**Challenge:** Exactly the lines from the opening of the records through the line containing "return (picture_right *" should be copied, with both included.

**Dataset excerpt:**
— START —

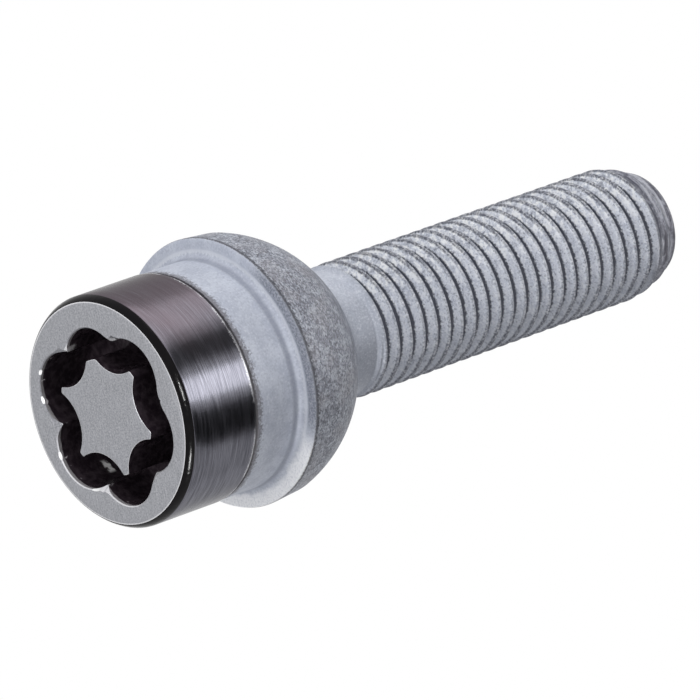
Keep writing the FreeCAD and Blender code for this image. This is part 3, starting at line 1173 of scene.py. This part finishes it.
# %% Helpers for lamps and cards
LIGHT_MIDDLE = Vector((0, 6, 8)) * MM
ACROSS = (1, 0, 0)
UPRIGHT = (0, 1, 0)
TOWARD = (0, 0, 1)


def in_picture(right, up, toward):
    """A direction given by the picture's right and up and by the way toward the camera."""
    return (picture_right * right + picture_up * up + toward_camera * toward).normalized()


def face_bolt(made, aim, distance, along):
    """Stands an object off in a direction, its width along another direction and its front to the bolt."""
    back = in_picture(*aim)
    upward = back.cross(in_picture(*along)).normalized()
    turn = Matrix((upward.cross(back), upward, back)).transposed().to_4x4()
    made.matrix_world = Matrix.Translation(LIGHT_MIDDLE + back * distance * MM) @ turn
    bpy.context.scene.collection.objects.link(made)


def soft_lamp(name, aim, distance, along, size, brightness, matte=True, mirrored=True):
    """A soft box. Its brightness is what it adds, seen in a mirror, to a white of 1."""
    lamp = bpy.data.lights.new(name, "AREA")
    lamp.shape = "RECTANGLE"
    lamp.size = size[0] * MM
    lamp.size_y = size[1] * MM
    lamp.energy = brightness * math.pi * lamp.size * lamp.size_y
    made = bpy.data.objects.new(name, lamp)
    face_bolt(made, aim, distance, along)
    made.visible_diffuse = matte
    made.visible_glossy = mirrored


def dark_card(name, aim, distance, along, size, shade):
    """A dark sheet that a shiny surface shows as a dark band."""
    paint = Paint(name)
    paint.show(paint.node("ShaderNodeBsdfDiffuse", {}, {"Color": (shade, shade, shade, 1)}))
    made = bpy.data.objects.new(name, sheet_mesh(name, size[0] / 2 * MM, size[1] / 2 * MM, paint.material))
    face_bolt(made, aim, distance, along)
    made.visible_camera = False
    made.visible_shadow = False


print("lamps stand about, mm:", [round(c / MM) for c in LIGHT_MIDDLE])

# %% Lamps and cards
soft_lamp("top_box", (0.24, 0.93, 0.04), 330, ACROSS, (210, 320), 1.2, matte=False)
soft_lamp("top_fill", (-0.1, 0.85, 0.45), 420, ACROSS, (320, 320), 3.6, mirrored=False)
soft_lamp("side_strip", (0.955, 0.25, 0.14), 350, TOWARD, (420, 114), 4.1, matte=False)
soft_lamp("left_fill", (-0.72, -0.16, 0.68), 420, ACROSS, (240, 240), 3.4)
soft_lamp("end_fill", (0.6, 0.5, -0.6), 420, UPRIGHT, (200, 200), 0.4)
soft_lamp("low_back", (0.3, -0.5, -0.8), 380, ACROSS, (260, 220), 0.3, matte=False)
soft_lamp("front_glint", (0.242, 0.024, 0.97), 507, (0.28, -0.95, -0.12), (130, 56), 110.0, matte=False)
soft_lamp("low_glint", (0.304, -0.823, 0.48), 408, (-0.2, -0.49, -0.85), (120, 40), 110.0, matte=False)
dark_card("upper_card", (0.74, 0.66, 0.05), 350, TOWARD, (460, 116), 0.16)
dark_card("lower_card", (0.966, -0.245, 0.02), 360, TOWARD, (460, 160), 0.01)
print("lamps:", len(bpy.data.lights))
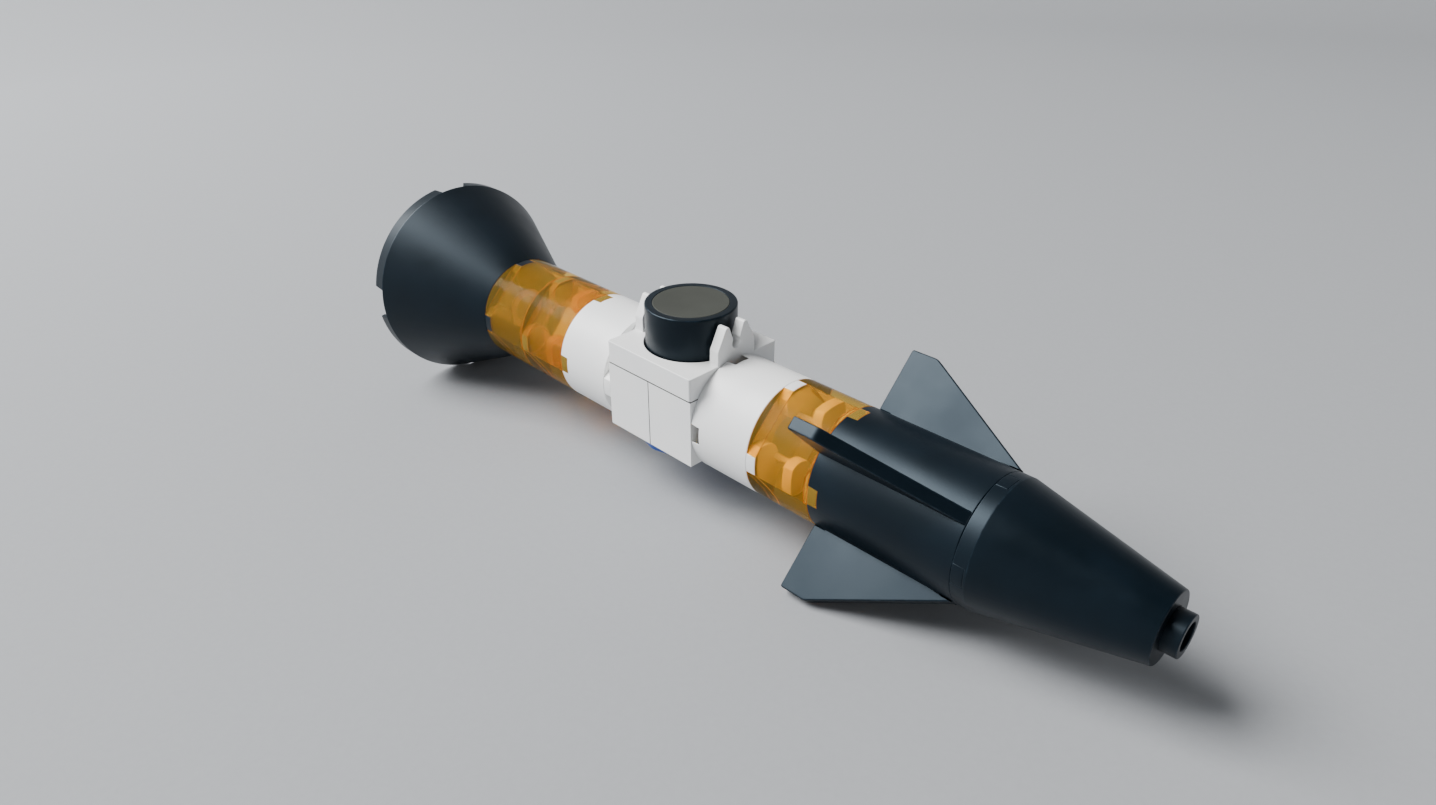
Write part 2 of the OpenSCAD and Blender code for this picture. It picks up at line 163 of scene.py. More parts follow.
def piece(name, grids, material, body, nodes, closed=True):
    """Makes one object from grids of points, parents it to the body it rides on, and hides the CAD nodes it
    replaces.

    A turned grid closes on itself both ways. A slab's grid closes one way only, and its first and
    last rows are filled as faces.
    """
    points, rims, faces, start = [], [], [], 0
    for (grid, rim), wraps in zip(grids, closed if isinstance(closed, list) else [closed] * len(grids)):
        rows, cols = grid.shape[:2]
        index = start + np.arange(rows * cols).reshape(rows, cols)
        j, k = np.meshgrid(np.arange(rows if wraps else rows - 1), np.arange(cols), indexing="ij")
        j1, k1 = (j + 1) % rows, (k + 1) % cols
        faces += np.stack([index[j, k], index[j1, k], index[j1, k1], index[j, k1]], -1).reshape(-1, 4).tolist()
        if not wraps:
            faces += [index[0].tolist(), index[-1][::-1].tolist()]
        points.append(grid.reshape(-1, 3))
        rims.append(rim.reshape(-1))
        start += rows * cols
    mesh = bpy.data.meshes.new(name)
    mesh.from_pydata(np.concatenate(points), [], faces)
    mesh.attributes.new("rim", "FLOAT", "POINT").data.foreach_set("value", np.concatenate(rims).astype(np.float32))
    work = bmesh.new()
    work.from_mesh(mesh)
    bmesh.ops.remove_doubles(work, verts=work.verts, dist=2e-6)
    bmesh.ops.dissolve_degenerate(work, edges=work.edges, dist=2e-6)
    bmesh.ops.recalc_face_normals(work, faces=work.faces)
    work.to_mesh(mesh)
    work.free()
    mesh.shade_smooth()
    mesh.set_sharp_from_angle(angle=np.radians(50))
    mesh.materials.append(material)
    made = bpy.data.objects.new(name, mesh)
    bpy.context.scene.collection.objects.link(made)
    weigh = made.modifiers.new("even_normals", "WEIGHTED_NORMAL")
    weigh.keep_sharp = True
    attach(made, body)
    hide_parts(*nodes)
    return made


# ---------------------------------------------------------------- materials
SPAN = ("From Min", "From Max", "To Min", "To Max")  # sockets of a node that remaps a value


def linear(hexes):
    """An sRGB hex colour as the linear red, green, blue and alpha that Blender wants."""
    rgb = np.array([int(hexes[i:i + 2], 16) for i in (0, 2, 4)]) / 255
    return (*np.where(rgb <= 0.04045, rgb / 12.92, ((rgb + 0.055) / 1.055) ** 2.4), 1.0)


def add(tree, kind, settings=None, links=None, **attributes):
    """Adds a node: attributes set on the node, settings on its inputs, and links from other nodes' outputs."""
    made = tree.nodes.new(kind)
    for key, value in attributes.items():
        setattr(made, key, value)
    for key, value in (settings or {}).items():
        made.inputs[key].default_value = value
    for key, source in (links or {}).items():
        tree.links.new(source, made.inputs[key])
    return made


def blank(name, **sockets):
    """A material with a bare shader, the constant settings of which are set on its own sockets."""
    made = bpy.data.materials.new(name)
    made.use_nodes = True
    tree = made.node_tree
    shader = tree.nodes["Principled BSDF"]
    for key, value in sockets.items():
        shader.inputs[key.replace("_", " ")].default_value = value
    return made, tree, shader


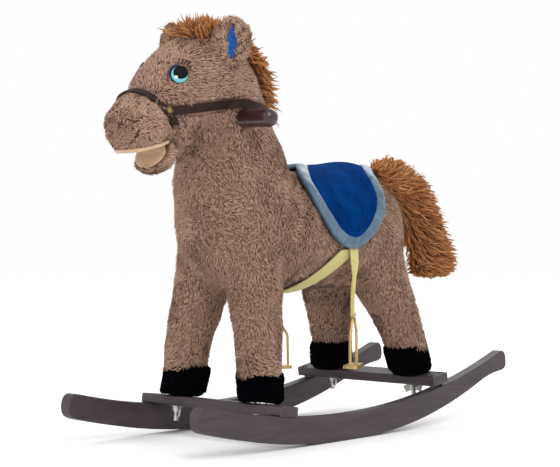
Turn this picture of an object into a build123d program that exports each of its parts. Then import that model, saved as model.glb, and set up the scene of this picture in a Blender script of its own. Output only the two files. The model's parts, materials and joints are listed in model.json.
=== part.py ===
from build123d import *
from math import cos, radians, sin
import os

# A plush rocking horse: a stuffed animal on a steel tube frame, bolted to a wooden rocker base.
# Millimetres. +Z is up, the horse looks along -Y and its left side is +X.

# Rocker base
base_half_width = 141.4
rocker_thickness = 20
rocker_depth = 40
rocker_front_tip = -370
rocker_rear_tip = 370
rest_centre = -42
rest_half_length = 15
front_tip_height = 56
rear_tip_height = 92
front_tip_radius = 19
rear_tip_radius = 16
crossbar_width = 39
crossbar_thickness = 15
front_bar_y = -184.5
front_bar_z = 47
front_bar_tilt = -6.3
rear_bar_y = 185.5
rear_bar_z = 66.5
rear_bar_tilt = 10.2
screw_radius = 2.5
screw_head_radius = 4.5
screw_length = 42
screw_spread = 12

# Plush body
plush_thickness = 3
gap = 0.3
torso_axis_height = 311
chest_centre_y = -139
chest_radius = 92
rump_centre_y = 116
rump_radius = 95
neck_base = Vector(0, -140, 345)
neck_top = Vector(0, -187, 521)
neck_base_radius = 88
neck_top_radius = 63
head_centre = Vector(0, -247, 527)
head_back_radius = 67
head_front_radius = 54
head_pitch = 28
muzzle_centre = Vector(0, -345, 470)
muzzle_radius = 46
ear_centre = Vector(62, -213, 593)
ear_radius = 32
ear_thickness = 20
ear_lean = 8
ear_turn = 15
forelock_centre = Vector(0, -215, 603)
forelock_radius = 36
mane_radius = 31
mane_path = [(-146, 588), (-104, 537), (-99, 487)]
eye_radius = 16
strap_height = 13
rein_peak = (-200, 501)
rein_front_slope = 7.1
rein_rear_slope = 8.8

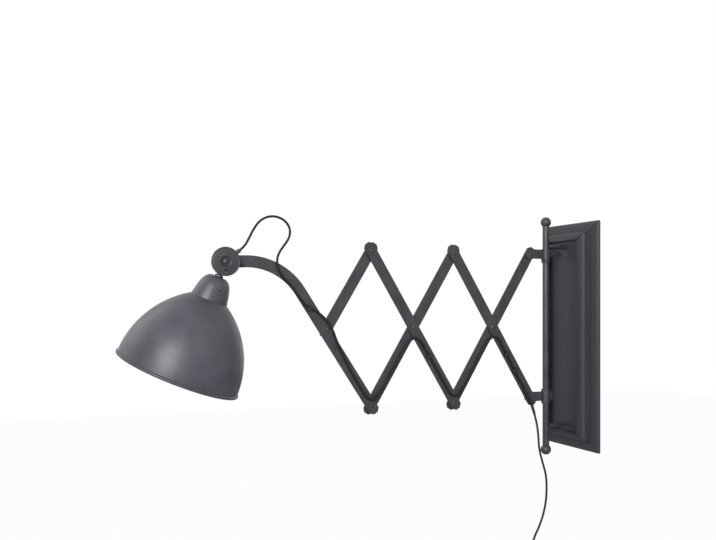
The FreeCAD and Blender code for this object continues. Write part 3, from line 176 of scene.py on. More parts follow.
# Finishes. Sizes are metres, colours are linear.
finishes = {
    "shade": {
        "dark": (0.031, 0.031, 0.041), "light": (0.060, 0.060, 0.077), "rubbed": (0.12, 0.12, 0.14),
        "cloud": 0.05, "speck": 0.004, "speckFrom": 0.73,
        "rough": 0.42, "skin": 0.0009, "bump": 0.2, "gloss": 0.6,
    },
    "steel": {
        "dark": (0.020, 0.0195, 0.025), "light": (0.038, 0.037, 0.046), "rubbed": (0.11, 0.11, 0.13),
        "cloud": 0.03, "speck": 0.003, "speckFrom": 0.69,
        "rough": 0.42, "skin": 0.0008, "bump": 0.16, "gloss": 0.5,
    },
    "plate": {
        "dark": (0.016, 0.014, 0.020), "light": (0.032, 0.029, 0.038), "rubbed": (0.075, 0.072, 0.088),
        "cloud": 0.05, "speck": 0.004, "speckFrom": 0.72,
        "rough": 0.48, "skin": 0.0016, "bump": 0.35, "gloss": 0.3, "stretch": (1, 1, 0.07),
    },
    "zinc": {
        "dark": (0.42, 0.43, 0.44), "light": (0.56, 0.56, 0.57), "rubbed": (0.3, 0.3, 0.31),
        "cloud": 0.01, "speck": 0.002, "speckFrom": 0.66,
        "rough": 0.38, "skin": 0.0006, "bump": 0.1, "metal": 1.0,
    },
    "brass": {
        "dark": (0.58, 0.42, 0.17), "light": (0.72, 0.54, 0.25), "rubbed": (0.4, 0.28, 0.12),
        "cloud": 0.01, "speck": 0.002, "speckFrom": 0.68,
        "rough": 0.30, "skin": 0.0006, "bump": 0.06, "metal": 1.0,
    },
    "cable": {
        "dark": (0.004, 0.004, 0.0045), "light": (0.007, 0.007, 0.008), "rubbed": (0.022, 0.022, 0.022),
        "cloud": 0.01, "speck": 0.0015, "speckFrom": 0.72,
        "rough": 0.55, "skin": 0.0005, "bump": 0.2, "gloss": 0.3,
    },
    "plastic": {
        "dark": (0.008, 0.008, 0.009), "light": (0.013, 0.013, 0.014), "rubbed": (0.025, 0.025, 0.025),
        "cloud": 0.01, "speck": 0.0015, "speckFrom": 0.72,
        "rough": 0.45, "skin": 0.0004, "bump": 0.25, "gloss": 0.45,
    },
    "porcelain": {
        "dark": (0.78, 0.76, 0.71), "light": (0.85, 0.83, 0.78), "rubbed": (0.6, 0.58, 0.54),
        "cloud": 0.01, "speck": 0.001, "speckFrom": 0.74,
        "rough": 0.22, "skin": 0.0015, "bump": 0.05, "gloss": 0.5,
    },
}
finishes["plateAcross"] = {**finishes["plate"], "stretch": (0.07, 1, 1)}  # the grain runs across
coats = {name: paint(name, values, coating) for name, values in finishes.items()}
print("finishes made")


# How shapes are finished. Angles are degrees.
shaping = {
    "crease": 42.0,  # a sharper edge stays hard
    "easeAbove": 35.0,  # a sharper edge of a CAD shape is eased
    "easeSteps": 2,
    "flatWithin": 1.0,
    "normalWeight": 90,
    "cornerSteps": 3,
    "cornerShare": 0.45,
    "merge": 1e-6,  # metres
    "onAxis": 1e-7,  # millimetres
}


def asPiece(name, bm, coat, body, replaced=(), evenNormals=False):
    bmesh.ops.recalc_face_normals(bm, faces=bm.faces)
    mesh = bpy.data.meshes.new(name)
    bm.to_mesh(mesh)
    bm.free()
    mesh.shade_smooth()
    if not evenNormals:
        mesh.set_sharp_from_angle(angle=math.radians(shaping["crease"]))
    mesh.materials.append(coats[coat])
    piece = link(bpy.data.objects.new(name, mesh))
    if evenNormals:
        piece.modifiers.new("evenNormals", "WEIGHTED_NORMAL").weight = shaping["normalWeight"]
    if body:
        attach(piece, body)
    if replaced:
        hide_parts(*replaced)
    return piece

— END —

**Exercise answer:**
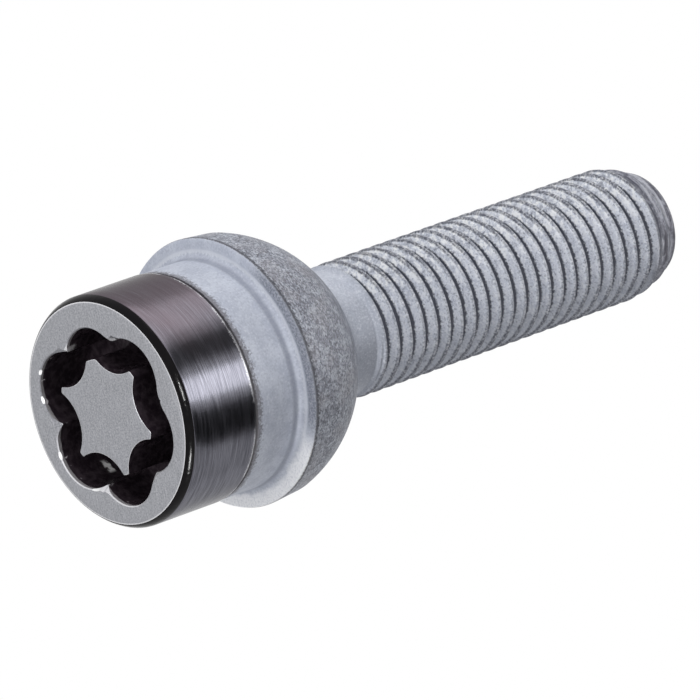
Keep writing the FreeCAD and Blender code for this image. This is part 3, starting at line 1173 of scene.py. This part finishes it.
# %% Helpers for lamps and cards
LIGHT_MIDDLE = Vector((0, 6, 8)) * MM
ACROSS = (1, 0, 0)
UPRIGHT = (0, 1, 0)
TOWARD = (0, 0, 1)


def in_picture(right, up, toward):
    """A direction given by the picture's right and up and by the way toward the camera."""
    return (picture_right * right + picture_up * up + toward_camera * toward).normalized()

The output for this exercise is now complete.